:: Items

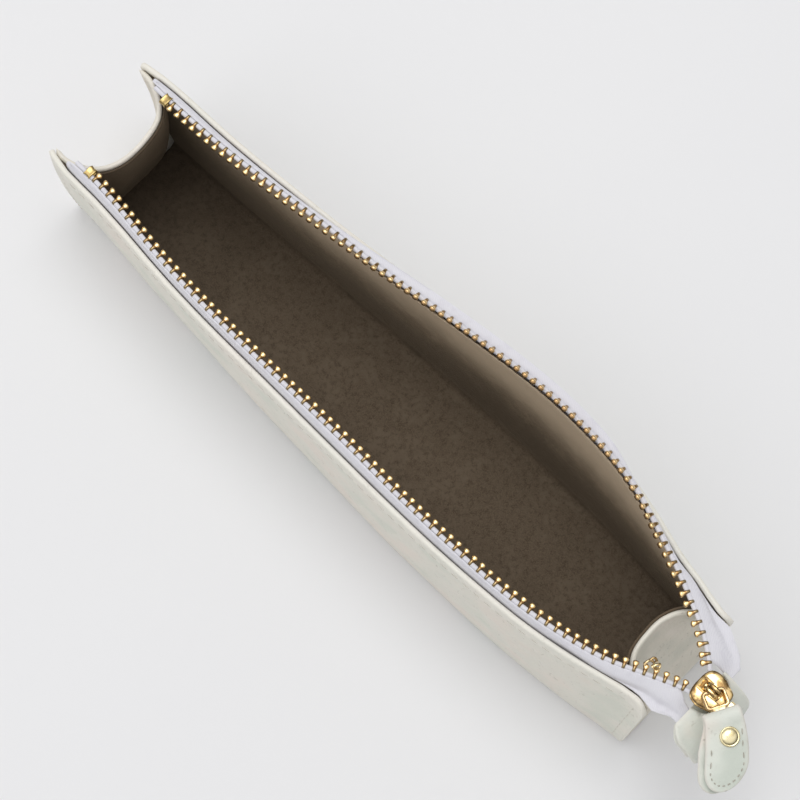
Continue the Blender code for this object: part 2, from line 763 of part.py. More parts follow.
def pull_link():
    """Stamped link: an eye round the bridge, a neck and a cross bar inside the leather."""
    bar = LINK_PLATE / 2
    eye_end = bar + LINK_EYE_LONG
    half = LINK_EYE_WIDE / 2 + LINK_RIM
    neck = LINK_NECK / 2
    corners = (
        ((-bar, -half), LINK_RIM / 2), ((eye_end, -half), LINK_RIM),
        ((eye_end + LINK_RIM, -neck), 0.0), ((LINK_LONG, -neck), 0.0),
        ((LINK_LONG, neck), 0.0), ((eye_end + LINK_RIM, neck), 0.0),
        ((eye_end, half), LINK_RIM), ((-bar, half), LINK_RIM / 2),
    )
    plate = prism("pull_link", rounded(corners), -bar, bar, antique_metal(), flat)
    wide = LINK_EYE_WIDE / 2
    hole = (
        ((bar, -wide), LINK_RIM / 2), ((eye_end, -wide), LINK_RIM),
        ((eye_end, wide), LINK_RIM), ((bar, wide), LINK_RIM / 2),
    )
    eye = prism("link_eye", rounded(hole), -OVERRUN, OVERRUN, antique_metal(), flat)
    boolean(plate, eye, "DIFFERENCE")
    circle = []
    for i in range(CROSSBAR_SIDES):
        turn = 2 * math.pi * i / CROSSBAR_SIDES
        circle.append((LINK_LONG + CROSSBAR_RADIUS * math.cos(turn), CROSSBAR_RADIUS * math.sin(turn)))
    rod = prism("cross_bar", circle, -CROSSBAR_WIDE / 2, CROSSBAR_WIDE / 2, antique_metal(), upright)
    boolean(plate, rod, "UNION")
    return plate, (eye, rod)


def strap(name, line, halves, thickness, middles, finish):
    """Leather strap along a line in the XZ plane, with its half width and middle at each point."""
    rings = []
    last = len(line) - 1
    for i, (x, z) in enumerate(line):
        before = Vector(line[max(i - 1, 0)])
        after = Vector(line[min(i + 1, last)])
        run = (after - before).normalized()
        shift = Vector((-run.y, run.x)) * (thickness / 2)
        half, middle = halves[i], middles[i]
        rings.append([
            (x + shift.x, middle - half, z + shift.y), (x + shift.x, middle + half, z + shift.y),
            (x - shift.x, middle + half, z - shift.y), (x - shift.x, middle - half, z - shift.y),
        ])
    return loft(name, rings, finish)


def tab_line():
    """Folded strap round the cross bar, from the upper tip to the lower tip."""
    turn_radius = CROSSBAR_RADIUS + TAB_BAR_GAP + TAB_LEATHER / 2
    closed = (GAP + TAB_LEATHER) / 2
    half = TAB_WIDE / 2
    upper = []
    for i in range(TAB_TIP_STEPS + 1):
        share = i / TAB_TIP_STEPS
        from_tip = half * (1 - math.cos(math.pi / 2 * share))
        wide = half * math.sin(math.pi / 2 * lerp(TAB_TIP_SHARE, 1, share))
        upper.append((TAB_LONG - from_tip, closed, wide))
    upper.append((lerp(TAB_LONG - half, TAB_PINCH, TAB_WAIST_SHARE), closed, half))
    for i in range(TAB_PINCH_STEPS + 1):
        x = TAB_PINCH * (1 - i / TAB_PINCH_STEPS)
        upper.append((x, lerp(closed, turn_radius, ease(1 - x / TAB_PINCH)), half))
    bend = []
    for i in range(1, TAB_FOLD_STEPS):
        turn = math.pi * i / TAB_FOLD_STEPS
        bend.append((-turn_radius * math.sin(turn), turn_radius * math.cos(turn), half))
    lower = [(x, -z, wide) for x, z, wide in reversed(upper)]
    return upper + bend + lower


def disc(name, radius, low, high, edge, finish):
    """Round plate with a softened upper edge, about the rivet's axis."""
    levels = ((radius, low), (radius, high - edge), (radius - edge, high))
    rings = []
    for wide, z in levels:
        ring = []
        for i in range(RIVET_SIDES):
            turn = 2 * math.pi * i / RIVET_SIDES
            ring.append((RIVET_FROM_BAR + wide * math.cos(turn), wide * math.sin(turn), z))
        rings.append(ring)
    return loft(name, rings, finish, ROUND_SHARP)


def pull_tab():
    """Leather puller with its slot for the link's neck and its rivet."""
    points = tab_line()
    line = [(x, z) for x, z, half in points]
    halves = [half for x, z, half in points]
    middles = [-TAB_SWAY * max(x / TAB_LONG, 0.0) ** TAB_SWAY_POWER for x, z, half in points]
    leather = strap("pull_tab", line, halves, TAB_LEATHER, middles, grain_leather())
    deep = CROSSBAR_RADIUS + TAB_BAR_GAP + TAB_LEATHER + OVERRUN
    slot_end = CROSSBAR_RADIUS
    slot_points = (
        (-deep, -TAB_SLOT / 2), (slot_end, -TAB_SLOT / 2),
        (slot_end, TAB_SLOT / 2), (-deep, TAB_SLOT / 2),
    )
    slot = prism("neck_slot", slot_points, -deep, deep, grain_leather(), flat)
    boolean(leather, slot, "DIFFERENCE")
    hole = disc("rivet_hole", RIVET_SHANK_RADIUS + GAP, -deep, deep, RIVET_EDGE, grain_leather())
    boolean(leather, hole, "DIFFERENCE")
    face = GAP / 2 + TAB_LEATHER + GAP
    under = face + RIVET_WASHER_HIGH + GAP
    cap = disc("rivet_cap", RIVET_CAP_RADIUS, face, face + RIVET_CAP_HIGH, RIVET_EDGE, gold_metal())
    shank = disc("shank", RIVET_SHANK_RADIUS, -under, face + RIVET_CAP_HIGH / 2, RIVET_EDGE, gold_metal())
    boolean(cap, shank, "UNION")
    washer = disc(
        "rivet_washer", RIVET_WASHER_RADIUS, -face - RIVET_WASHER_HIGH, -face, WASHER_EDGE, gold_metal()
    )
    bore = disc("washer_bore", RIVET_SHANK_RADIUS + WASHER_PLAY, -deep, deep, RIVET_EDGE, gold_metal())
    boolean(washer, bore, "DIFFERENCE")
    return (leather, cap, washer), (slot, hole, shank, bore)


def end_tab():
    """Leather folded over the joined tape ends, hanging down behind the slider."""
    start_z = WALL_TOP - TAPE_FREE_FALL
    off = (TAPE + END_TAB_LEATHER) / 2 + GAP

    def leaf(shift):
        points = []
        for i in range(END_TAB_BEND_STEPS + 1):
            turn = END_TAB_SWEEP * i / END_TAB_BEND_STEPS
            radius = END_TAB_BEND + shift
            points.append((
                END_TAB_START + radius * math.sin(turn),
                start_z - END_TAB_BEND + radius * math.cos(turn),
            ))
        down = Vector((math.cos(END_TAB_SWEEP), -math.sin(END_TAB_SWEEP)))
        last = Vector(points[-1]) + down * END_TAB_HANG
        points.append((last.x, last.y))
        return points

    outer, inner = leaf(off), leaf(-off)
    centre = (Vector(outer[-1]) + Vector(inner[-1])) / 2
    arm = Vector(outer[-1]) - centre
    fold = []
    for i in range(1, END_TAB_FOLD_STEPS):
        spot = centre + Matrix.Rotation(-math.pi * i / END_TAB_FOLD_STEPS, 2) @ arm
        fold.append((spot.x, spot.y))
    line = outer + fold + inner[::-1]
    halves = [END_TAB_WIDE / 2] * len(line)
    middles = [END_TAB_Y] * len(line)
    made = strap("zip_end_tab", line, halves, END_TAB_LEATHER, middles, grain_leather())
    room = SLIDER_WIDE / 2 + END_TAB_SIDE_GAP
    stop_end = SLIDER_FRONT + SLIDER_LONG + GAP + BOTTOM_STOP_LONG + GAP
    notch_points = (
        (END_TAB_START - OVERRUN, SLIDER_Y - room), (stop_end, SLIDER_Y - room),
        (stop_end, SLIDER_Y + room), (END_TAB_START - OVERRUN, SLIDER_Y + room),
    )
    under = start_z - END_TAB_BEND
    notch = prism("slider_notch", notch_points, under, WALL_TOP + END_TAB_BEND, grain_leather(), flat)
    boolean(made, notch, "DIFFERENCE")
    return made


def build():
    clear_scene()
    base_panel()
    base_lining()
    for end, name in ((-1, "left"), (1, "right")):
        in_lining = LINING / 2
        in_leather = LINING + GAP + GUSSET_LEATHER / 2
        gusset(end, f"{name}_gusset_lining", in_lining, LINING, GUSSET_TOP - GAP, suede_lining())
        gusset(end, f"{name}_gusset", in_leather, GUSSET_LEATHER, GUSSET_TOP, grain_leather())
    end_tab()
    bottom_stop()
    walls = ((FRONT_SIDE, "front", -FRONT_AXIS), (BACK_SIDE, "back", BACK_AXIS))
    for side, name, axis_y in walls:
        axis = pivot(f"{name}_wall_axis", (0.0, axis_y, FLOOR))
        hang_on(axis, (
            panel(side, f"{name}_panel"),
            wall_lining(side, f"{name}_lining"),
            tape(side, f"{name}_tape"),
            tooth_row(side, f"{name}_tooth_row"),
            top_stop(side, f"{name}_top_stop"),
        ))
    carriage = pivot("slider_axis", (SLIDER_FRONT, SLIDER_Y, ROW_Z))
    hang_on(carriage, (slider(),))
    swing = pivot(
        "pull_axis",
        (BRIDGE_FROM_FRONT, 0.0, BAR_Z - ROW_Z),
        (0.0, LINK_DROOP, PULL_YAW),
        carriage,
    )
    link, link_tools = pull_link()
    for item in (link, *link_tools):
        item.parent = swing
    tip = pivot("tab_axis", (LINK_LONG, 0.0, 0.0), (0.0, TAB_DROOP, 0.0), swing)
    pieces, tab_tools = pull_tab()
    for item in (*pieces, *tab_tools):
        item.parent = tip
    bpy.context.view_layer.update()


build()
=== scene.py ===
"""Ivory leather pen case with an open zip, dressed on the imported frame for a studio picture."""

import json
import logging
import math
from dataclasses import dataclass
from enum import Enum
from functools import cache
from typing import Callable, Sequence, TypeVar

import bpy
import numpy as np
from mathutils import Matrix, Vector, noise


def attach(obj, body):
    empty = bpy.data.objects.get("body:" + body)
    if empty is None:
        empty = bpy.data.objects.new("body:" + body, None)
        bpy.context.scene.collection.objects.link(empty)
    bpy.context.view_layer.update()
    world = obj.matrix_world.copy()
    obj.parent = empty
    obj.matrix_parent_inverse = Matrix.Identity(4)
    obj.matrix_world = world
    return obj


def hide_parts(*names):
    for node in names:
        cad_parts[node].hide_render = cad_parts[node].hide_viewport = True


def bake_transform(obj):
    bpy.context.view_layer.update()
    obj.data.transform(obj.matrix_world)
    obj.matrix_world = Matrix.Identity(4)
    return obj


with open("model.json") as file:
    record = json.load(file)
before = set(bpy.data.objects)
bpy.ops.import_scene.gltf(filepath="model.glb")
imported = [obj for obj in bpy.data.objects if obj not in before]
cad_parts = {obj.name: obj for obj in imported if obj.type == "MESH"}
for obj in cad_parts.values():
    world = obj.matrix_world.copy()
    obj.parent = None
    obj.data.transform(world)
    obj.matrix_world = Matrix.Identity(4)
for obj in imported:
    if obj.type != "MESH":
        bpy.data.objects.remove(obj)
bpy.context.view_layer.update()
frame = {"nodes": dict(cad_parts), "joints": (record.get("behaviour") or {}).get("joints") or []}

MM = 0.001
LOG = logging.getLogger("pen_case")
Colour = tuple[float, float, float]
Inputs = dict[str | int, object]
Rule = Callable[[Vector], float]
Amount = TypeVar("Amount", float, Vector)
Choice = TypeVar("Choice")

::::
:: Items

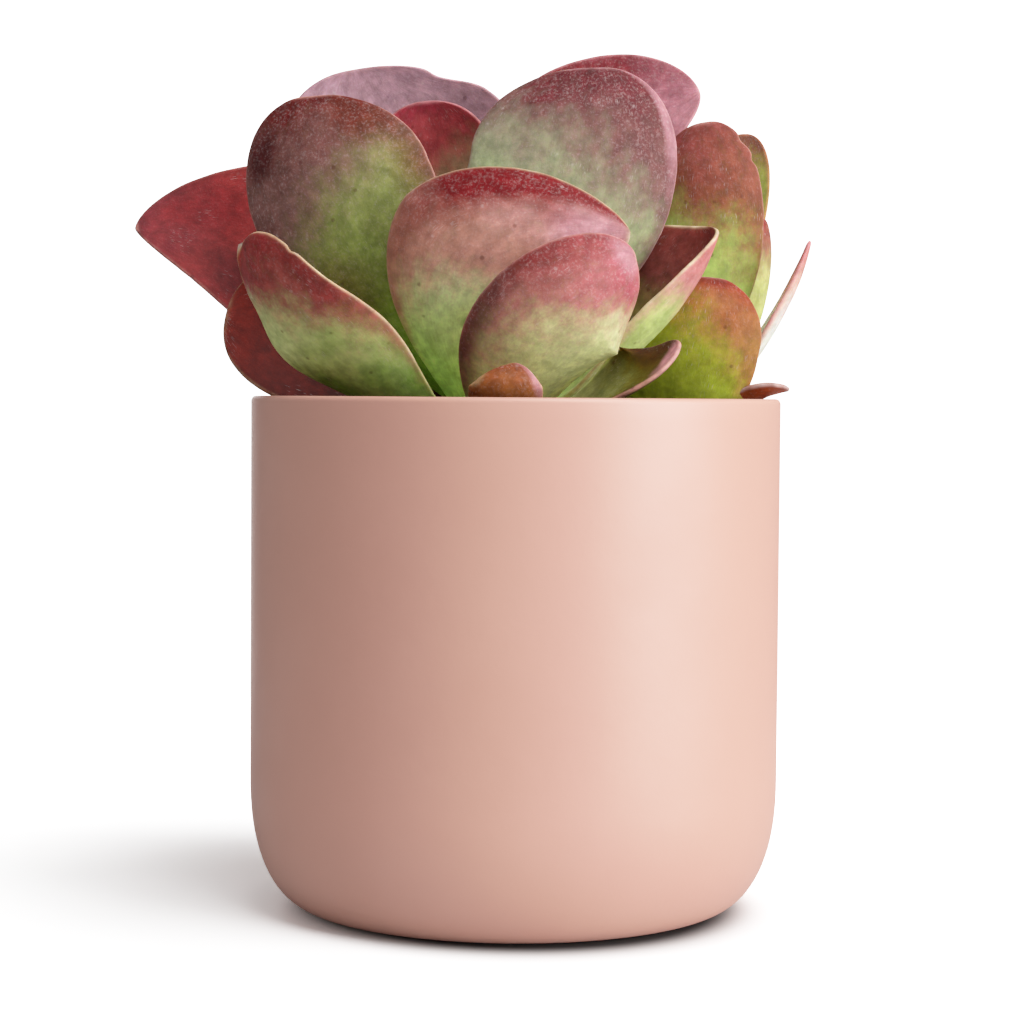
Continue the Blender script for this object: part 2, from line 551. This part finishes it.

::::
:: Items

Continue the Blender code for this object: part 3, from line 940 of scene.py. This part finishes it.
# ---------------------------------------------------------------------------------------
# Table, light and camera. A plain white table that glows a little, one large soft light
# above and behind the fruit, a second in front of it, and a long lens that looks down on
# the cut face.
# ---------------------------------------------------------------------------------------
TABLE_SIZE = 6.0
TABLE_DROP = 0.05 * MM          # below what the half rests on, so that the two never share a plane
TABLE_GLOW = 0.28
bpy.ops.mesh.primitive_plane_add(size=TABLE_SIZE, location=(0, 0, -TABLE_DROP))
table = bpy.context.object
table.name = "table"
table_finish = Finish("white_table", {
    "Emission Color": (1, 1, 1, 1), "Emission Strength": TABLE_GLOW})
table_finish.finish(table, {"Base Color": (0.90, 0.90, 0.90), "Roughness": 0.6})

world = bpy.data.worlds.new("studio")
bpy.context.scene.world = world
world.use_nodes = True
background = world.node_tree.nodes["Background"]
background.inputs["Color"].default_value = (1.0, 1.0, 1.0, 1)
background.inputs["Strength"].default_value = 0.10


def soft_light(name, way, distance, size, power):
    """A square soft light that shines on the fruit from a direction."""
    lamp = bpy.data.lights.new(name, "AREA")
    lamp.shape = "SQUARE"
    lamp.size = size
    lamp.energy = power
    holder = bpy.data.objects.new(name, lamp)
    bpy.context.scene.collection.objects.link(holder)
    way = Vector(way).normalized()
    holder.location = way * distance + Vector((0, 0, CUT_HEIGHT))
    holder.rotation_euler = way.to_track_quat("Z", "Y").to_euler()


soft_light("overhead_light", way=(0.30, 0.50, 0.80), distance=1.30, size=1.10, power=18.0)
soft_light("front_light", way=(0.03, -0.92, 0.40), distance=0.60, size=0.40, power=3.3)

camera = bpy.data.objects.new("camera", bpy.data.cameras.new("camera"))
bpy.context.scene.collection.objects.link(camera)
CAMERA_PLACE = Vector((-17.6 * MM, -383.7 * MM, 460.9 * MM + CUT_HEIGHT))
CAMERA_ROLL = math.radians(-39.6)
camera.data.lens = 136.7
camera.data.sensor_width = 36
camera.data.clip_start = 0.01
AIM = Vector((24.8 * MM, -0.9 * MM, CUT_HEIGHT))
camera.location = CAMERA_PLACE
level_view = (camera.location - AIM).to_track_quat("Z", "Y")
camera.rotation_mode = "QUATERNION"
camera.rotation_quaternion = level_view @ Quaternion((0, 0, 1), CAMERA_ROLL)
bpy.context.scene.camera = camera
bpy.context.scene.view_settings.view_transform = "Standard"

::::

**What to do**.
Repeat exactly the lines from the one that contains "Continue the Blender code for this object: part 2, from" through the one that contains "return plate, (eye, rod)", and only those.

**Problem solution**.
Continue the Blender code for this object: part 2, from line 763 of part.py. More parts follow.
def pull_link():
    """Stamped link: an eye round the bridge, a neck and a cross bar inside the leather."""
    bar = LINK_PLATE / 2
    eye_end = bar + LINK_EYE_LONG
    half = LINK_EYE_WIDE / 2 + LINK_RIM
    neck = LINK_NECK / 2
    corners = (
        ((-bar, -half), LINK_RIM / 2), ((eye_end, -half), LINK_RIM),
        ((eye_end + LINK_RIM, -neck), 0.0), ((LINK_LONG, -neck), 0.0),
        ((LINK_LONG, neck), 0.0), ((eye_end + LINK_RIM, neck), 0.0),
        ((eye_end, half), LINK_RIM), ((-bar, half), LINK_RIM / 2),
    )
    plate = prism("pull_link", rounded(corners), -bar, bar, antique_metal(), flat)
    wide = LINK_EYE_WIDE / 2
    hole = (
        ((bar, -wide), LINK_RIM / 2), ((eye_end, -wide), LINK_RIM),
        ((eye_end, wide), LINK_RIM), ((bar, wide), LINK_RIM / 2),
    )
    eye = prism("link_eye", rounded(hole), -OVERRUN, OVERRUN, antique_metal(), flat)
    boolean(plate, eye, "DIFFERENCE")
    circle = []
    for i in range(CROSSBAR_SIDES):
        turn = 2 * math.pi * i / CROSSBAR_SIDES
        circle.append((LINK_LONG + CROSSBAR_RADIUS * math.cos(turn), CROSSBAR_RADIUS * math.sin(turn)))
    rod = prism("cross_bar", circle, -CROSSBAR_WIDE / 2, CROSSBAR_WIDE / 2, antique_metal(), upright)
    boolean(plate, rod, "UNION")
    return plate, (eye, rod)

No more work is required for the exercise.